Buckner learned about the RDSS technology from the director of the National Security Technology Development Center at the Y-12 National Security Complex in Oak Ridge. "We liked it and decided it was something we could build and sell," says the former operations manager of Advanced Vehicle Systems, Inc. which developed the battery-powered vehicles for Chattanooga’s electric shuttle fleet.

Marketing research showed little demand for the RDSS as a military surgical center but strong demand for the unit from disaster preparedness and humanitarian aid organizations.

"So we re-engineered and redesigned the Y-12 prototype," Buckner says. "Ours is lighter weight, has all rigid walls and is self-sustainable."

Beyond those improvements, the Early Innovator Award was based on Buckner’s unconventional approach to technology transfer.

The process is challenging because often entrepreneurs who purchase licenses to develop the technologies aren’t adequately capitalized for the venture. And while laboratories are quick to offer continuing assistance, their R&D department researchers have full-time jobs and frequently find it difficult to provide help to fledgling business owners.

"With this in mind, I negotiated, as part of our license, a Cooperative Research and Development Agreement with Y-12, requiring that Y-12 offer funding for the project and make staff available to help in its development," Buckner says. "In short, Y-12 recognizes RDSS as a Y-12 project."

Buckner also created a partnership with The Enterprise Center, the Chattanooga non-profit charged with facilitating technology transfers. "The Enterprise Center is abreast of all the new technologies, they’re experts on technology transition and they’re thoroughly networked into the Tennessee Valley Corridor," he says.

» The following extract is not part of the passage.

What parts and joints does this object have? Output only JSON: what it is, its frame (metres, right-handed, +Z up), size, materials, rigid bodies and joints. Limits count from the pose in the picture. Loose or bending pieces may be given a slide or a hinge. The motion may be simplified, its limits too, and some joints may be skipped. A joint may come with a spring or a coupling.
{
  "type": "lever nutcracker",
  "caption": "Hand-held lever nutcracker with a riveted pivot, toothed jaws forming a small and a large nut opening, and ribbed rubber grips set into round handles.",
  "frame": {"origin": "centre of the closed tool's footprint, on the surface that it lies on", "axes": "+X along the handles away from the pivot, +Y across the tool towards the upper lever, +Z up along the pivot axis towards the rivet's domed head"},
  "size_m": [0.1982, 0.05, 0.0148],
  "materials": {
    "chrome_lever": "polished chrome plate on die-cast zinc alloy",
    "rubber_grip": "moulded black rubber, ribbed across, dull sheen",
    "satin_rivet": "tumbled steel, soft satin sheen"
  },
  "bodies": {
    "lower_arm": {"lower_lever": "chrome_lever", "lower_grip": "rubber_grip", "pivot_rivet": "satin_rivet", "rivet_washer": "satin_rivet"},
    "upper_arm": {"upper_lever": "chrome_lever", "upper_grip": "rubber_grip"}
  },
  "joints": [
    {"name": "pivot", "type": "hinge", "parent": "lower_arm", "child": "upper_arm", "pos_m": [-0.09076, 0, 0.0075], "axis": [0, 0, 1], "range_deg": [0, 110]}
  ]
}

Through a contract with Adaptive Methods, The Enterprise Center will serve as the company’s marketing and technology advisor. "So we’re all in this together," Buckner says.

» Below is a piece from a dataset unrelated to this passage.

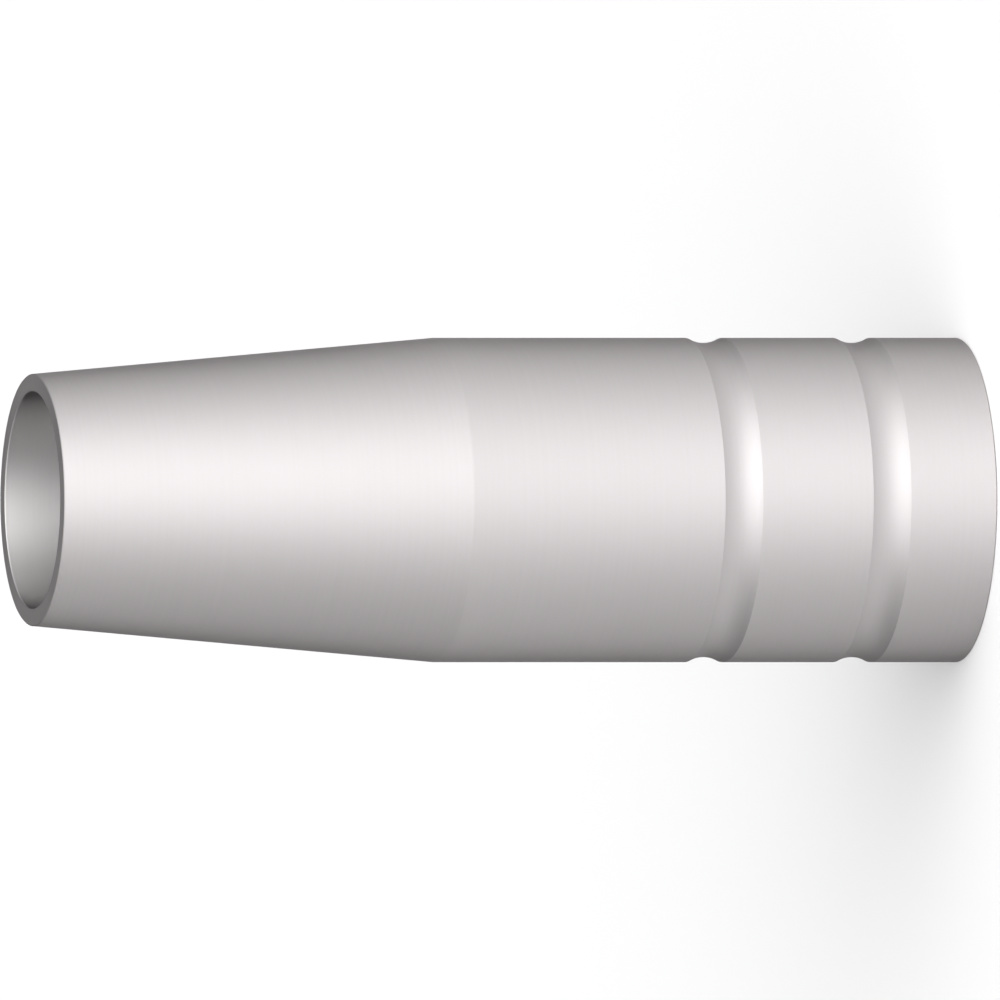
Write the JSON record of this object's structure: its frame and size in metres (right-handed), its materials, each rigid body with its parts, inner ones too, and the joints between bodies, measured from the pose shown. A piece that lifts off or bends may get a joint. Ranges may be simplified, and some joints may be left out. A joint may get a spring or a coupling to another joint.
{
  "type": "mig gas nozzle",
  "caption": "Thin copper tube with a straight rear socket, shallow grip grooves and a taper to an open outlet; slips over a welding torch neck and guides shielding gas.",
  "frame": {"origin": "centre of the flat rear face, which the nozzle stands on", "axes": "+Z along the tube's axis, from the rear face to the gas outlet; X and Y are alike, since the part is round"},
  "size_m": [0.018, 0.018, 0.053],
  "materials": {
    "nickel_plated_copper": "satin nickel plate over turned copper"
  },
  "bodies": {
    "root": {"nozzle_body": "nickel_plated_copper"}
  },
  "joints": []
}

Contracts call for payment of royalties to The Enterprise Center on sales of the RDSS system. "If our business grows, the Enterprise Center will have more money for its nonprofit tech transfer initiatives," Buckner says.

The two agreements Buckner engineered ensured that Adaptive Methods wouldn’t be abandoned once it secured its technology and set about to turn it into a successful product. "Through our agreements with Y-12 and The Enterprise Center we bring additional brainpower and the marketing to the technology transfer effort," he says. "That’s a big innovation, and I expect it to serve as a roadmap for other companies."

Ground-breaking Exercise Platform

DJO, which is in the process of closing its Hixson plant and moving operations to Mexico, received the Kruesi Award for its ground-breaking exercise platform that speeds up the rehabilitation process for bed-ridden patients.

Known as the Moveo XP, the platform combines the benefits of traditional tilt table standing with active exercise, allowing for earlier weight-bearing activity in a controlled environment.

Studies show that the earlier a patient starts rehab in the ICU, the better their results will be. Unfortunately, critical care rehabilitation often confines patients to bed for up to several weeks in order to obtain medical stability. This prolonged immobility can result in muscle atrophy and a rapid loss of strength, as well as drive up healthcare costs.

The Moveo is revolutionary in that the patient begins rehabilitative exercise while still reclined and before ever settingfoot on the floor. The Moveo XP provides a gradual transition back to normalcy. As the patient develops leg strength through sliding exercises, the incline of the table is increased, thus adding resistance.